Finding planted cliques using gradient descent
Reza Gheissari, Aukosh Jagannath, Yiming Xu
TL;DR
This work shows that a black-box optimization approach based on a Lagrange-multiplier Hamiltonian H_G,γ(U) can recover planted cliques at the information-theoretic √n scale when allowed to optimize over all subgraphs and initialized from the full vertex set. The authors analyze both gradient descent and a low-temperature Gibbs sampler, proving that the planted clique is the global minimizer for γ>1 and that the full-graph initialization enables efficient recovery in O(n) steps, while the natural empty initialization fails due to entropic barriers. They characterize a rugged energy landscape with many small local minima and demonstrate sharp initialization-dependent behavior, complemented by a robustness extension to semi-random contaminations. The results bridge a gap between problem-specific algorithms and black-box optimization, offering insight into initialization sensitivity, landscape intricacy, and applicability to robust variants in planted-clique-like settings.
Abstract
The planted clique problem is a paradigmatic model of statistical-to-computational gaps: the planted clique is information-theoretically detectable if its size $k\ge 2\log_2 n$ but polynomial-time algorithms only exist for the recovery task when $k= Ω(\sqrt{n})$. By now, there are many algorithms that succeed as soon as $k = Ω(\sqrt{n})$. Glaringly, however, no black-box optimization method, e.g., gradient descent or the Metropolis process, has been shown to work.
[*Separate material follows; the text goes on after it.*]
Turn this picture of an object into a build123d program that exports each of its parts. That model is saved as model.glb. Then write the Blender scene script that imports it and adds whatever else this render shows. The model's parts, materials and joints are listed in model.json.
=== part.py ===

In fact, Chen, Mossel, and Zadik recently showed that any Metropolis process whose state space is the set of cliques fails to find any sub-linear sized planted clique in polynomial time if initialized naturally from the empty set. We show that using the method of Lagrange multipliers, namely optimizing the Hamiltonian given by the sum of the objective function and the clique constraint over the space of all subgraphs, succeeds. In particular, we prove that Markov chains which minimize this Hamiltonian (gradient descent and a low-temperature relaxation of it) succeed at recovering planted cliques of size $k = Ω(\sqrt{n})$ if initialized from the full graph. Importantly, initialized from the empty set, the relaxation still does not help the gradient descent find sub-linear planted cliques. We also demonstrate robustness of these Markov chain approaches under a natural contamination model.